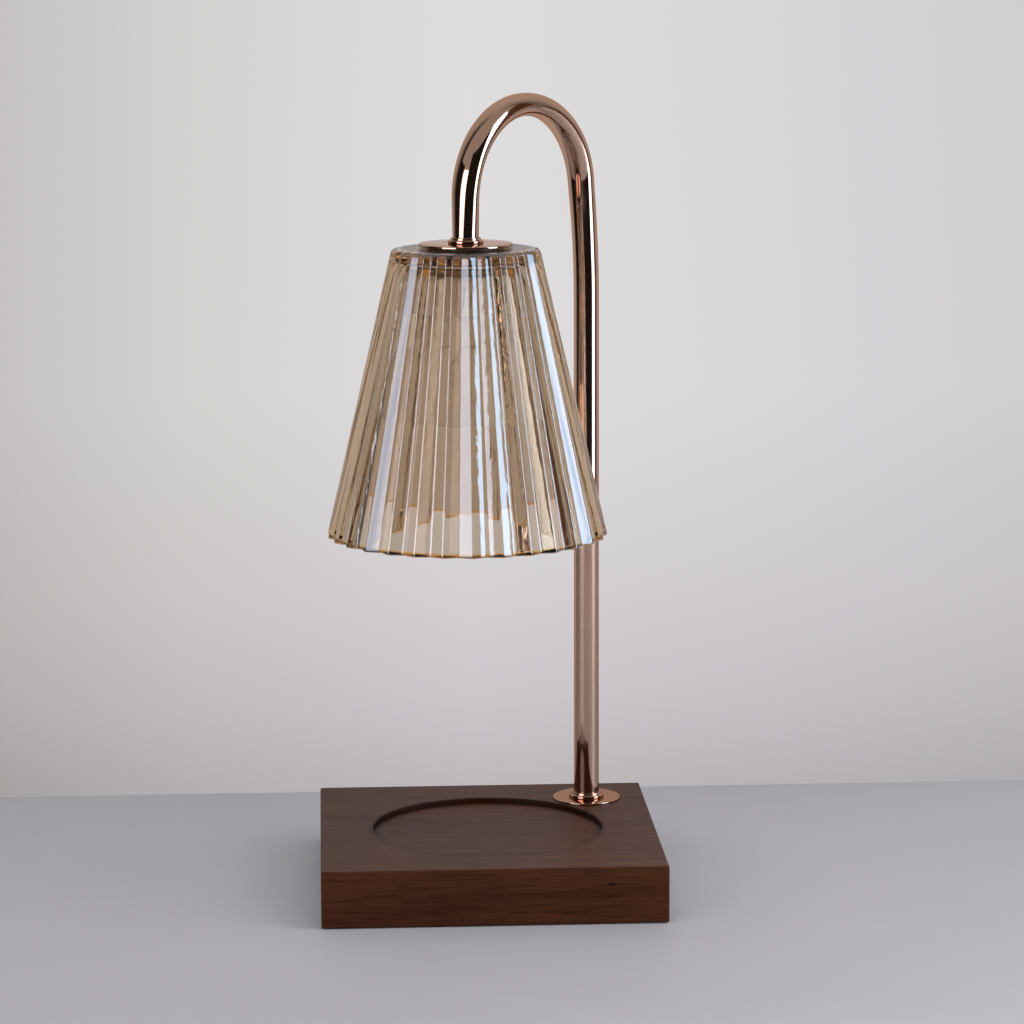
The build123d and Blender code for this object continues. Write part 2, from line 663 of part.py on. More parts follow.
# Threaded bush that ties tube, shade and lampholder together.
SHADE_NIPPLE_FOOT = 273.4
SHADE_NIPPLE_TOP = DISC_TOP + THREAD_DEPTH / 2 - 0.5
SHADE_NIPPLE_LONG = SHADE_NIPPLE_TOP - SHADE_NIPPLE_FOOT
with BuildPart() as shade_nipple:
    ring(neck_end_plane(SHADE_NIPPLE_FOOT), THREAD_RADIUS, NIPPLE_BORE, SHADE_NIPPLE_LONG)
finish(shade_nipple, "shade_nipple")

SHADE_NUT = 3.0
with BuildPart() as shade_nut:
    with BuildSketch(neck_end_plane(CAP_TOP - SHEET - SHADE_NUT)):
        RegularPolygon(NUT_FLATS / 2, 6, major_radius=False)
        Circle(THREAD_RADIUS, mode=Mode.SUBTRACT)
    extrude(amount=SHADE_NUT)
finish(shade_nut, "shade_nut")

# ---------------------------------------------------------------- lampholder
SCREW_POSTS = PolarLocations(HOLDER_SCREW_CIRCLE, 2, start_angle=90)
HOLDER_SCREW = 1.25
HOLDER_SCREW_HEAD = 2.1
HOLDER_SINK = 1.6
CAP_SHEET = 0.8

# Plated cap clamped by the nut, which carries the ceramic body on two screws.
with BuildPart() as holder_cap:
    ring(shade_plane(CAP_TOP - SHEET), CAP_RADIUS, THREAD_RADIUS + HOLE_SLACK, SHEET)
    skirt = CAP_TOP - SHEET - CAP_BOTTOM
    ring(shade_plane(CAP_BOTTOM), CAP_RADIUS, CAP_RADIUS - CAP_SHEET, skirt)
    with BuildSketch(shade_plane(CAP_TOP - SHEET)):
        with SCREW_POSTS:
            Circle(HOLDER_SCREW)
    extrude(amount=SHEET, mode=Mode.SUBTRACT)
finish(holder_cap, "holder_cap")


def pin_tracks(height, half_width):
    """The two round-ended arcs that the pins sweep between free and locked."""
    with BuildSketch(shade_plane(height)) as tracks:
        for locked in (0, 180):
            free = locked - TWIST
            locked_end = Vector(PIN_CIRCLE, 0).rotate(Axis.Z, locked)
            free_end = Vector(PIN_CIRCLE, 0).rotate(Axis.Z, free)
            with BuildLine():
                CenterArc((0, 0), PIN_CIRCLE + half_width, free, TWIST)
                CenterArc(locked_end, half_width, locked, 180)
                CenterArc((0, 0), PIN_CIRCLE - half_width, locked, -TWIST)
                CenterArc(free_end, half_width, free + 180, 180)
            make_face()
    return tracks.sketch


# Ceramic body: a wiring well above, and below it two bayonet tracks for the bulb's pins.
HOLDER_EASE = 0.8
VENT_FOOT = 262.5
VENT_HIGH = 8.3
VENT_DEEP = 1.2
VENT_WIDE = 1.8
with BuildPart() as lampholder:
    with BuildSketch(shade_plane(HOLDER_FACE)):
        Circle(HOLDER_RADIUS)
    extrude(amount=HOLDER_TOP - HOLDER_FACE)
    chamfer(lampholder.edges().group_by(Axis.Z)[0], HOLDER_EASE)
    with BuildSketch(shade_plane(WELL_FLOOR)):
        Circle(WELL_RADIUS)
    extrude(amount=HOLDER_TOP - WELL_FLOOR, mode=Mode.SUBTRACT)
    head_tracks = pin_tracks(LIP_TOP, PIN_HEAD + PIN_SLACK)
    extrude(head_tracks, amount=WELL_FLOOR - LIP_TOP, mode=Mode.SUBTRACT)
    shank_tracks = pin_tracks(HOLDER_FACE, PIN_SHANK + PIN_SLACK)
    extrude(shank_tracks, amount=LIP_TOP - HOLDER_FACE, mode=Mode.SUBTRACT)
    with BuildSketch(shade_plane(HOLDER_FACE)):
        with PolarLocations(PIN_CIRCLE, 2, start_angle=-TWIST):
            Circle(PIN_HEAD + PIN_SLACK)
    extrude(amount=LIP_TOP - HOLDER_FACE, mode=Mode.SUBTRACT)
    with BuildSketch(shade_plane(HOLDER_FACE)):
        with SCREW_POSTS:
            Circle(HOLDER_SCREW + 0.1)
    extrude(amount=HOLDER_TOP - HOLDER_FACE, mode=Mode.SUBTRACT)
    with BuildSketch(shade_plane(HOLDER_FACE)):
        with SCREW_POSTS:
            Circle(HOLDER_SCREW_HEAD + 0.1)
    extrude(amount=HOLDER_SINK, mode=Mode.SUBTRACT)
    with BuildSketch(shade_plane(VENT_FOOT)):
        with PolarLocations(HOLDER_RADIUS, VENT_COUNT, start_angle=180 / VENT_COUNT):
            Rectangle(2 * VENT_DEEP, VENT_WIDE)
    extrude(amount=VENT_HIGH, mode=Mode.SUBTRACT)
finish(lampholder, "lampholder")

# Two screws that draw the ceramic body up into its cap.
HOLDER_HEAD_Z = HOLDER_FACE + 0.2
with BuildPart() as holder_screws:
    with BuildSketch(shade_plane(HOLDER_HEAD_Z)):
        with SCREW_POSTS:
            Circle(HOLDER_SCREW_HEAD)
    extrude(amount=HOLDER_FACE + HOLDER_SINK - HOLDER_HEAD_Z)
    with BuildSketch(shade_plane(HOLDER_HEAD_Z)):
        with SCREW_POSTS:
            Circle(HOLDER_SCREW)
    extrude(amount=CAP_TOP - HOLDER_HEAD_Z)
    with BuildSketch(shade_plane(HOLDER_HEAD_Z)):
        with SCREW_POSTS:
            Rectangle(2 * HOLDER_SCREW_HEAD, DRIVER_WIDE)
    extrude(amount=DRIVER_DEEP, mode=Mode.SUBTRACT)
finish(holder_screws, "holder_screws")

# Contact springs on the floor of the well, each with a button on a pin and a tab for a core.
CONTACT = 0.8
CONTACT_LONG = 6.0
CONTACT_WIDE = 5.0
BUTTON_RADIUS = 1.6
TAB_PLACE = 8.2
TAB_WIDE = 4.0
TAB_HIGH = 5.0
PIN_TOP = 262.0
with BuildPart() as holder_contacts:
    with BuildSketch(shade_plane(WELL_FLOOR)):
        with PolarLocations(TAB_PLACE + CONTACT / 2 - CONTACT_LONG / 2, 2):
            Rectangle(CONTACT_LONG, CONTACT_WIDE)
    extrude(amount=CONTACT)
    with BuildSketch(shade_plane(PIN_TOP + 0.1)):
        with PolarLocations(PIN_CIRCLE, 2):
            Circle(BUTTON_RADIUS)
    extrude(amount=WELL_FLOOR - PIN_TOP)
    with BuildSketch(shade_plane(WELL_FLOOR)):
        with PolarLocations(TAB_PLACE, 2):
            Rectangle(CONTACT, TAB_WIDE)
    extrude(amount=TAB_HIGH)
finish(holder_contacts, "holder_contacts")

# The lead's cores in the well, each bent out to its contact's tab.
CORE_END_Z = 266.0
CORE_DROP_Z = HOLDER_LEAD_Z - 2.0
CORE_ELBOW = 4.4
HOLDER_CORE_RADII = [2.0, 3.4]
with BuildPart() as holder_cores:
    for side in (-1, 1):
        with BuildLine() as core_path:
            FilletPolyline(
                (SHADE_X + side * CORE_PAIR, SHADE_Y, HOLDER_LEAD_Z),
                (SHADE_X + side * CORE_PAIR, SHADE_Y, CORE_DROP_Z),
                (SHADE_X + side * CORE_ELBOW, SHADE_Y, CORE_END_Z),
                (SHADE_X + side * (TAB_PLACE - CONTACT / 2), SHADE_Y, CORE_END_Z),
                radius=HOLDER_CORE_RADII,
            )
        with BuildSketch(Plane(origin=core_path.line @ 0, z_dir=core_path.line % 0)):
            Circle(CORE_RADIUS)
        sweep()
finish(holder_cores, "holder_cores")

# ---------------------------------------------------------------- bulb
# Ceramic cap of the bulb, with the reflector's neck cemented in its skirt.
BULB_TOP_RADIUS = 9.0
BULB_SKIRT_RADIUS = 9.6
NECK_RADIUS = 8.0
NECK_GRIP_Z = BULB_NECK_Z + 3.0
PINCH_RADIUS = 3.2
PINCH_Z = BULB_NECK_Z + 7.0
with BuildPart() as bulb_base:
    with BuildSketch(shade_section()) as cap_section:
        with BuildLine():
            Polyline(
                (0, BULB_SEAT),
                (BULB_TOP_RADIUS, BULB_SEAT),
                (BULB_SKIRT_RADIUS, NECK_GRIP_Z),
                (BULB_SKIRT_RADIUS, BULB_NECK_Z),
                (NECK_RADIUS, BULB_NECK_Z),
                (NECK_RADIUS, NECK_GRIP_Z),
                (PINCH_RADIUS, NECK_GRIP_Z),
                (PINCH_RADIUS, PINCH_Z),
                (0, PINCH_Z),
                close=True,
            )
        make_face()
        fillet(cap_section.vertices().group_by(Axis.Y)[-1].sort_by(Axis.X)[-1], HOLDER_EASE)
    revolve(axis=SHADE_AXIS)
finish(bulb_base, "bulb_base")

# Two headed pins that carry the bulb and its current.
PIN_HEAD_Z = LIP_TOP + 0.2
PIN_EASE = 0.5
with BuildPart() as bulb_pins:
    with BuildSketch(shade_plane(BULB_SEAT)):
        with PolarLocations(PIN_CIRCLE, 2):
            Circle(PIN_SHANK)
    extrude(amount=PIN_HEAD_Z - BULB_SEAT)
    with BuildSketch(shade_plane(PIN_HEAD_Z)):
        with PolarLocations(PIN_CIRCLE, 2):
            Circle(PIN_HEAD)
    extrude(amount=PIN_TOP - PIN_HEAD_Z)
    chamfer(bulb_pins.edges().group_by(Axis.Z)[-1], PIN_EASE)
finish(bulb_pins, "bulb_pins")

# Pressed glass reflector, a deep bowl that ends in a short cylindrical rim.
BOWL_OUTSIDE = (19.0, 233.0)
BOWL_INSIDE = (17.9, 231.9)
NECK_INNER = NECK_RADIUS - BULB_GLASS
NECK_FOOT_Z = BULB_NECK_Z - 2.0
RIM_INNER = BULB_RADIUS - BULB_GLASS
with BuildPart() as bulb_reflector:
    with BuildSketch(shade_section()):
        with BuildLine():
            rim_corner = (BULB_RADIUS, BULB_RIM_Z)
            outside = ThreePointArc((NECK_RADIUS, BULB_NECK_Z), BOWL_OUTSIDE, rim_corner)
            Line(outside @ 1, (BULB_RADIUS, BULB_FRONT))
            Line((BULB_RADIUS, BULB_FRONT), (RIM_INNER, BULB_FRONT))
            Line((RIM_INNER, BULB_FRONT), (RIM_INNER, BULB_RIM_Z))
            neck_foot = (NECK_INNER, NECK_FOOT_Z)
            bowl = ThreePointArc((RIM_INNER, BULB_RIM_Z), BOWL_INSIDE, neck_foot)
            Line(bowl @ 1, (NECK_INNER, NECK_GRIP_Z))
            Line((NECK_INNER, NECK_GRIP_Z), (NECK_RADIUS, NECK_GRIP_Z))
            Line((NECK_RADIUS, NECK_GRIP_Z), outside @ 0)
        make_face()
    revolve(axis=SHADE_AXIS)
finish(bulb_reflector, "bulb_reflector")

# Front glass, bevelled where it sits in the reflector's rim.
LENS_SUNK = 0.3
LENS_THICK = 1.9
LENS_BEVEL = 0.7
with BuildPart() as bulb_lens:
    with BuildSketch(shade_plane(BULB_FRONT + LENS_SUNK)):
        Circle(RIM_INNER)
    extrude(amount=LENS_THICK)
    chamfer(bulb_lens.edges().group_by(Axis.Z)[0], LENS_BEVEL)
finish(bulb_lens, "bulb_lens")

# Quartz capsule, closed at its front end, with its pinch in the cap.
CAPSULE_TIP = 224.0
CAPSULE_RADIUS = 5.0
CAPSULE_WALL = 1.0
CAPSULE_NECK = 3.0
CAPSULE_CORE = 0.6
CAPSULE_ROUND = 2.0
CAPSULE_TOP = PINCH_Z - 0.2
with BuildPart() as bulb_capsule:
    with BuildSketch(shade_section()) as capsule_section:
        with BuildLine():
            Polyline(
                (CAPSULE_CORE, CAPSULE_TOP),
                (CAPSULE_NECK, CAPSULE_TOP),
                (CAPSULE_NECK, BULB_NECK_Z - 2.5),
                (CAPSULE_RADIUS, BULB_NECK_Z - 4.5),
                (CAPSULE_RADIUS, CAPSULE_TIP),
                (0, CAPSULE_TIP),
                (0, CAPSULE_TIP + CAPSULE_WALL),
                (CAPSULE_RADIUS - CAPSULE_WALL, CAPSULE_TIP + CAPSULE_WALL),
                (CAPSULE_RADIUS - CAPSULE_WALL, BULB_NECK_Z - 6.0),
                (CAPSULE_CORE, BULB_NECK_Z - 6.0),
                close=True,
            )
        make_face()
        fillet(capsule_section.vertices().group_by(Axis.Y)[0].sort_by(Axis.X)[-1], CAPSULE_ROUND)
    revolve(axis=SHADE_AXIS)
finish(bulb_capsule, "bulb_capsule")

# Tungsten coil on its support wire.
COIL_RADIUS = 0.9
COIL_FOOT = 228.0
COIL_TOP = 234.0
WIRE_RADIUS = 0.25
WIRE_TOP = PINCH_Z - 1.0
with BuildPart() as bulb_filament:
    with BuildSketch(shade_plane(COIL_FOOT)):
        Circle(COIL_RADIUS)
    extrude(amount=COIL_TOP - COIL_FOOT)
    with BuildSketch(shade_plane(COIL_TOP)):
        Circle(WIRE_RADIUS)
    extrude(amount=WIRE_TOP - COIL_TOP)
finish(bulb_filament, "bulb_filament")
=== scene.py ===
import json
from math import acos, cos, pi, radians, sin, tan

import bpy
from mathutils import Euler, Matrix, Vector, noise


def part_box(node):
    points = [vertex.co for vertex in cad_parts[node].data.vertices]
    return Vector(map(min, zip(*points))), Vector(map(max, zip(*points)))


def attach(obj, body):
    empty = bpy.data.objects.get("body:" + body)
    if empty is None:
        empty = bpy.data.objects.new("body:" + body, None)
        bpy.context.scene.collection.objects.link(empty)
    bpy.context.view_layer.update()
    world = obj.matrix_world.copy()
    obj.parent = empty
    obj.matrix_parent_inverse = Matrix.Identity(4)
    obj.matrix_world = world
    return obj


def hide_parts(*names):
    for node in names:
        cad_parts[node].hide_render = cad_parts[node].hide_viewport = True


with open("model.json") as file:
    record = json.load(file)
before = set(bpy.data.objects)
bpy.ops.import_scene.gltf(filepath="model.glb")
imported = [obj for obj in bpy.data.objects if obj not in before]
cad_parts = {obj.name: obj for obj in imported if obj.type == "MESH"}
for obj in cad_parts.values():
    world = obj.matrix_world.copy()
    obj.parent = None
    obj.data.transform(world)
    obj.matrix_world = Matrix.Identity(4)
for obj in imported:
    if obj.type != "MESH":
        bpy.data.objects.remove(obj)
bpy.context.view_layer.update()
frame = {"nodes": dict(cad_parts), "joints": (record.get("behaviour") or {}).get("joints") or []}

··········

[Do this]:
Taking the material above, extract exactly and only the lines from the line with "# Tungsten coil on its support wire." to the line with "points = [vertex.co", inclusive of both.

[Response to this exercise]:
# Tungsten coil on its support wire.
COIL_RADIUS = 0.9
COIL_FOOT = 228.0
COIL_TOP = 234.0
WIRE_RADIUS = 0.25
WIRE_TOP = PINCH_Z - 1.0
with BuildPart() as bulb_filament:
    with BuildSketch(shade_plane(COIL_FOOT)):
        Circle(COIL_RADIUS)
    extrude(amount=COIL_TOP - COIL_FOOT)
    with BuildSketch(shade_plane(COIL_TOP)):
        Circle(WIRE_RADIUS)
    extrude(amount=WIRE_TOP - COIL_TOP)
finish(bulb_filament, "bulb_filament")
=== scene.py ===
import json
from math import acos, cos, pi, radians, sin, tan

import bpy
from mathutils import Euler, Matrix, Vector, noise


def part_box(node):
    points = [vertex.co for vertex in cad_parts[node].data.vertices]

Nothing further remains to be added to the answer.